# Transmisión debajo del agua.



## billy boot (Mar 30, 2006)

Queria saber si los emisores i receptores (emisor CI LM1871 i el receptor CI LM1872) pueden transmitir a objetos que se encuentran bajo el agua. 

Gracias!


----------



## cuervokbza (Mar 30, 2006)

no creo que haya inconveniente, sin embargo espera la respuesta de alguien mas competente que yo.


----------



## EinSoldiatGott (Mar 30, 2006)

billy boot dijo:
			
		

> Queria saber si los emisores i receptores (emisor CI LM1871 i el receptor CI LM1872) pueden transmitir a objetos que se encuentran bajo el agua.
> 
> Gracias!



Si quiere trabajar bajo el agua sería muy bueno los ultrasonidos, recuerde que las ballenas y algunos sonares los utilizan.

En cuanto al que dice y cualquier que use, solo recuerde que cuando una onda pasa de un medio a otro de diferente densidad, se acerca o se aleja de la normal, posiblemente esto cause ligeras deformaciones de la onda, puede encontra mejor información en algún libro de física

Saludos


----------



## akyles (Nov 7, 2006)

Las ondas electromagneticas o radiofrecuencia no se transmiten por el agua.  Ningun transmisor de radiofrecuencia funciona bajo el agua, para eso se utiliza ultrasonido.


----------



## capitanp (Nov 8, 2006)

ademas haria corto debajo del agua


----------



## tiopepe123 (Nov 8, 2006)

Si que se transmiten el problema esta en la atenuacon segun la longitud de onda.

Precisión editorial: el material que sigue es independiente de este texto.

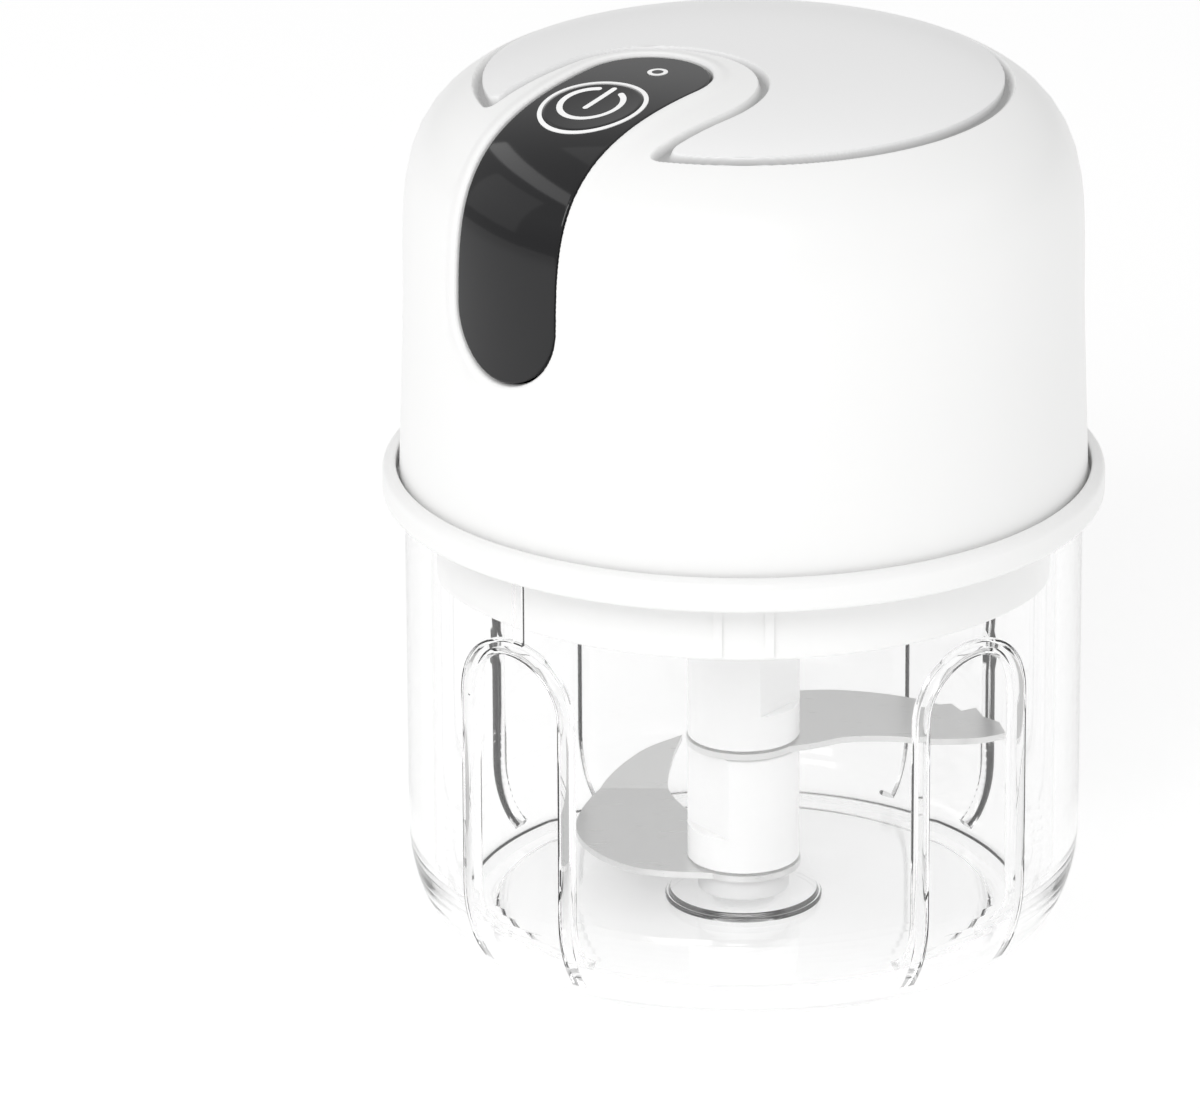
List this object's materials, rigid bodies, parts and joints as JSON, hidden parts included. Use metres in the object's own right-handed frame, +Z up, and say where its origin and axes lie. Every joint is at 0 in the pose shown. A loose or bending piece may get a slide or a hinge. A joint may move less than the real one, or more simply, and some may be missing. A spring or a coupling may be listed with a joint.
{
  "type": "mini food processor",
  "caption": "Rechargeable mini food processor: clear round bowl, two-level blade, lid collar and a domed white motor head with a dark control strip and button.",
  "frame": {"origin": "centre of the bowl's underside, on the surface it stands on", "axes": "+Z up along the blade spindle, -Y towards the front; the control strip faces between -X and -Y, and the charging port faces +Y"},
  "size_m": [0.1, 0.1, 0.1253],
  "materials": {
    "clear_plastic": "clear glossy moulded plastic",
    "shaft_steel": "turned steel",
    "milky_plastic": "milky translucent",
    "bush_brass": "turned brass",
    "blade_steel": "brushed sheet steel",
    "white_plastic": "soft gloss white",
    "panel_white_plastic": "soft gloss, slightly greyer white",
    "gloss_black_plastic": "high gloss dark grey",
    "silicone_rubber": "matte pale grey",
    "gear_plastic": "natural acetal",
    "dark_plastic": "matte dark grey",
    "cell_wrap": "shrink wrap",
    "board_green": "solder mask",
    "red_lead": "wire insulation",
    "black_lead": "wire insulation"
  },
  "bodies": {
    "bowl_body": {"bowl": "clear_plastic", "spindle_pin": "shaft_steel"},
    "blade_set": {"hub_core": "milky_plastic", "hub_bush": "bush_brass", "lower_spacer": "milky_plastic", "upper_spacer": "milky_plastic", "lower_blade": "blade_steel", "upper_blade": "blade_steel"},
    "lid": {"lid_collar": "white_plastic", "lid_gasket": "silicone_rubber"},
    "head": {"motor_housing": "white_plastic", "top_panel": "panel_white_plastic", "control_panel": "gloss_black_plastic", "button_light_ring": "milky_plastic", "indicator_lens": "milky_plastic", "control_board": "board_green", "tactile_switch": "dark_plastic", "indicator_led": "milky_plastic", "base_plate": "white_plastic", "base_screw_1": "shaft_steel", "base_screw_2": "shaft_steel", "base_screw_3": "shaft_steel", "output_bush": "bush_brass", "shaft_seal": "silicone_rubber", "motor_can": "shaft_steel", "gearbox_ring": "dark_plastic", "battery_cell": "cell_wrap", "battery_cradle": "dark_plastic", "charge_board": "board_green", "usb_socket": "shaft_steel", "safety_switch": "dark_plastic", "safety_spring": "shaft_steel", "motor_lead_red": "red_lead", "motor_lead_black": "black_lead"},
    "carrier": {"planet_carrier": "shaft_steel", "drive_coupling": "dark_plastic"},
    "rotor": {"motor_shaft": "shaft_steel", "sun_pinion": "shaft_steel"},
    "planet_1": {"planet_gear_1": "gear_plastic"},
    "planet_2": {"planet_gear_2": "gear_plastic"},
    "planet_3": {"planet_gear_3": "gear_plastic"},
    "button": {"power_button": "gloss_black_plastic"},
    "interlock_pin": {"safety_pin": "dark_plastic"},
    "port_flap": {"port_cover": "silicone_rubber"}
  },
  "joints": [
    {"name": "blade_spin", "type": "hinge", "parent": "bowl_body", "child": "blade_set", "pos_m": [0, 0, 0.03], "axis": [0, 0, 1], "continuous": true},
    {"name": "lid_lift", "type": "slide", "parent": "bowl_body", "child": "lid", "axis": [0, 0, 1], "range_m": [0, 0.06]},
    {"name": "head_lift", "type": "slide", "parent": "lid", "child": "head", "axis": [0, 0, 1], "range_m": [0, 0.06]},
    {"name": "carrier_spin", "type": "hinge", "parent": "head", "child": "carrier", "pos_m": [0, 0, 0.07], "axis": [0, 0, 1], "continuous": true},
    {"name": "rotor_spin", "type": "hinge", "parent": "head", "child": "rotor", "pos_m": [0, 0, 0.08], "axis": [0, 0, 1], "continuous": true},
    {"name": "planet_1_spin", "type": "hinge", "parent": "carrier", "child": "planet_1", "pos_m": [0, 0.009, 0.074], "axis": [0, 0, 1], "continuous": true},
    {"name": "planet_2_spin", "type": "hinge", "parent": "carrier", "child": "planet_2", "pos_m": [-0.00779, -0.0045, 0.074], "axis": [0, 0, 1], "continuous": true},
    {"name": "planet_3_spin", "type": "hinge", "parent": "carrier", "child": "planet_3", "pos_m": [0.00779, -0.0045, 0.074], "axis": [0, 0, 1], "continuous": true},
    {"name": "button_press", "type": "slide", "parent": "head", "child": "button", "axis": [0.1395, 0.1328, -0.9813], "range_m": [0, 0.0008], "stiffness_N_per_m": 1500},
    {"name": "interlock_press", "type": "slide", "parent": "head", "child": "interlock_pin", "axis": [0, 0, 1], "range_m": [0, 0.0015], "stiffness_N_per_m": 600, "deforming": ["safety_spring"]},
    {"name": "port_cover_swing", "type": "hinge", "parent": "head", "child": "port_flap", "pos_m": [0, 0.04666, 0.0698], "axis": [-1, 0, 0], "range_deg": [0, 90]}
  ],
  "couplings": [
    {"joint": "carrier_spin", "follows": "blade_spin", "ratio": 1},
    {"joint": "rotor_spin", "follows": "blade_spin", "ratio": 5},
    {"joint": "planet_1_spin", "follows": "blade_spin", "ratio": -2.6667},
    {"joint": "planet_2_spin", "follows": "blade_spin", "ratio": -2.6667},
    {"joint": "planet_3_spin", "follows": "blade_spin", "ratio": -2.6667}
  ]
}
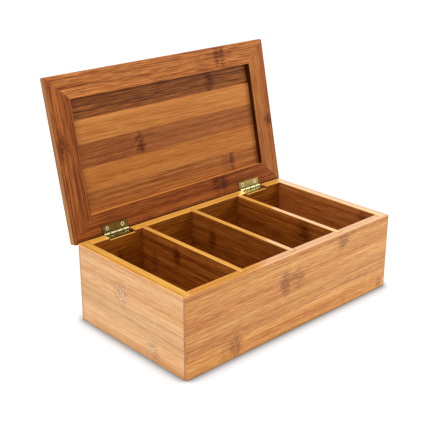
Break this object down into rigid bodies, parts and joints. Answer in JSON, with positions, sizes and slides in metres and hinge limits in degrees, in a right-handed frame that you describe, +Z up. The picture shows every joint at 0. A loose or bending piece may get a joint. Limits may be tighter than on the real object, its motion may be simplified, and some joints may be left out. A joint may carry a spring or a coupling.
{
  "type": "tea bag organizer box",
  "caption": "Rectangular bamboo box on a flat base, divided into narrow compartments for tea bags, with a framed lid hinged along the back.",
  "frame": {"origin": "centre of the body's footprint, on the surface that the box stands on", "axes": "+X along the front from left to right, +Y from the front to the hinges, +Z up"},
  "size_m": [0.3052, 0.2141, 0.2525],
  "materials": {
    "bamboo_case": "satin varnished carbonised bamboo",
    "bamboo_bottom": "satin varnished carbonised bamboo",
    "bamboo_divider": "satin varnished carbonised bamboo",
    "bamboo_lid_frame": "satin varnished carbonised bamboo",
    "bamboo_dark_strip": "satin varnished dark carbonised bamboo",
    "bamboo_light_strip": "satin varnished carbonised bamboo",
    "hinge_plate": "bright yellow-passivated plate",
    "hinge_pin": "bright drawn wire",
    "hinge_screw": "bright yellow-passivated"
  },
  "bodies": {
    "box": {"front_wall": "bamboo_case", "back_wall": "bamboo_case", "left_wall": "bamboo_case", "right_wall": "bamboo_case", "bottom_panel": "bamboo_bottom", "divider_1": "bamboo_divider", "divider_2": "bamboo_divider", "divider_3": "bamboo_divider", "left_hinge_box_leaf": "hinge_plate", "left_hinge_pin": "hinge_pin", "right_hinge_box_leaf": "hinge_plate", "right_hinge_pin": "hinge_pin", "box_hinge_screws": "hinge_screw"},
    "lid": {"lid_front_rail": "bamboo_lid_frame", "lid_back_rail": "bamboo_lid_frame", "lid_left_rail": "bamboo_lid_frame", "lid_right_rail": "bamboo_lid_frame", "lid_panel_strip_1": "bamboo_dark_strip", "lid_panel_strip_2": "bamboo_light_strip", "lid_panel_strip_3": "bamboo_dark_strip", "lid_panel_strip_4": "bamboo_light_strip", "lid_panel_strip_5": "bamboo_dark_strip", "left_hinge_lid_leaf": "hinge_plate", "right_hinge_lid_leaf": "hinge_plate", "lid_hinge_screws": "hinge_screw"}
  },
  "joints": [
    {"name": "lid_hinge", "type": "hinge", "parent": "box", "child": "lid", "pos_m": [0, 0.0851, 0.0853], "axis": [1, 0, 0], "range_deg": [0, 102.2]}
  ]
}
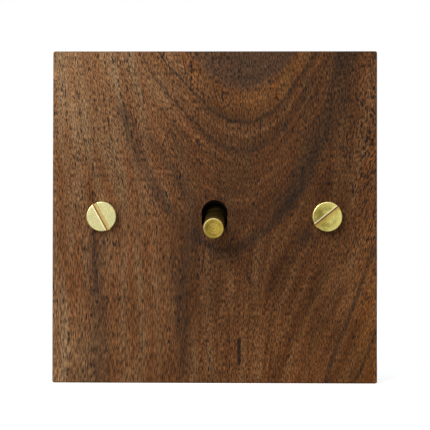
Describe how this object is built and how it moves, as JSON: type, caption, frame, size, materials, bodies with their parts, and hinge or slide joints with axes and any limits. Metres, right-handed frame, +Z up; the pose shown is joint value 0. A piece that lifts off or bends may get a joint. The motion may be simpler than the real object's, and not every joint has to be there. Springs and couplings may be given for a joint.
{
  "type": "toggle light switch",
  "caption": "Toggle light switch: a turned brass lever in a square walnut plate held by slotted brass screws, with a rocking-contact mechanism, terminals and strap behind it.",
  "frame": {"origin": "centre of the plate's back face, on the wall's surface, midway between the fixing screws", "axes": "+X to the right as seen from the room, +Y into the wall, +Z up"},
  "size_m": [0.087, 0.0473, 0.089],
  "materials": {
    "walnut": "satin oiled",
    "screw_brass": "polished, turned",
    "lever_brass": "turned",
    "mechanism_brass": "pressed and machined",
    "blackened_brass": "chemically blackened",
    "zinc_steel": "zinc plated",
    "hardened_steel": "ground",
    "spring_steel": "drawn wire",
    "black_moulding": "moulded",
    "fibre": "pressed board",
    "ivory_moulding": "moulded",
    "silver": "satin"
  },
  "bodies": {
    "switch_body": {"wall_plate": "walnut", "fixing_screw_left": "screw_brass", "fixing_screw_right": "screw_brass", "mounting_strap": "zinc_steel", "bushing": "blackened_brass", "pivot_pin": "hardened_steel", "bushing_nut": "blackened_brass", "switch_frame": "zinc_steel", "insulation_card": "fibre", "case_body": "black_moulding", "terminal_base": "black_moulding", "terminal_upper": "mechanism_brass", "terminal_common": "mechanism_brass", "terminal_lower": "mechanism_brass", "terminal_screws": "zinc_steel", "earth_terminal": "mechanism_brass", "earth_screw": "zinc_steel", "fulcrum_bracket": "mechanism_brass", "fulcrum_pin": "hardened_steel", "fixed_contact_upper": "silver", "fixed_contact_lower": "silver", "contact_strip_upper": "mechanism_brass", "contact_strip_lower": "mechanism_brass"},
    "lever": {"toggle_lever": "lever_brass", "plunger_spring": "spring_steel"},
    "plunger": {"plunger": "ivory_moulding"},
    "rocker": {"rocker_contact": "mechanism_brass", "moving_contact_upper": "silver", "moving_contact_lower": "silver"}
  },
  "joints": [
    {"name": "lever_tilt", "type": "hinge", "parent": "switch_body", "child": "lever", "pos_m": [0, -0.0008, 0], "axis": [-1, 0, 0], "range_deg": [0, 20]},
    {"name": "plunger_slide", "type": "slide", "parent": "lever", "child": "plunger", "axis": [0, -0.9848, -0.1736], "range_m": [0, 0.001], "stiffness_N_per_m": 900, "springref_m": -0.001, "deforming": ["plunger_spring"]},
    {"name": "rocker_tilt", "type": "hinge", "parent": "switch_body", "child": "rocker", "pos_m": [0, 0.0128, 0], "axis": [1, 0, 0], "range_deg": [0, 16]}
  ],
  "couplings": [
    {"joint": "rocker_tilt", "follows": "lever_tilt", "ratio": 0.8}
  ]
}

Los submarinos utilizan ondas de muy baja frecuencia (VLF7) del orden de <30khz.
Eso les limita mucho en la transmision de datos (muy poco ancho de banda) por eso utilizan ademas otros sistemas mediante flotadores para sacar antenas a la superficie.

No se hace ningun cortocircuito, recuerda que es una onda electromagnetica y por tanto tiene dos componentes electrica y magnetica. 

En teoria deberias reciclar una radio de AM y bajar todo lo posible la frecuencia resistonizando el sistema o utilizar circuitos como los relojes radiocontrolados tipo DCF77 mira en este foro.

Si es por pequeñas distancias el sistema de ultrasonidos parace totalmente factible y puede que te sea mas facil de construir ademas puedes reutilizar los sensores para mas aplicaciones como medir profundidad, densidad.....


----------



## capitanp (Nov 8, 2006)

[sarcasmo]ademas haria corto debajo del agua[/sarcasmo]


----------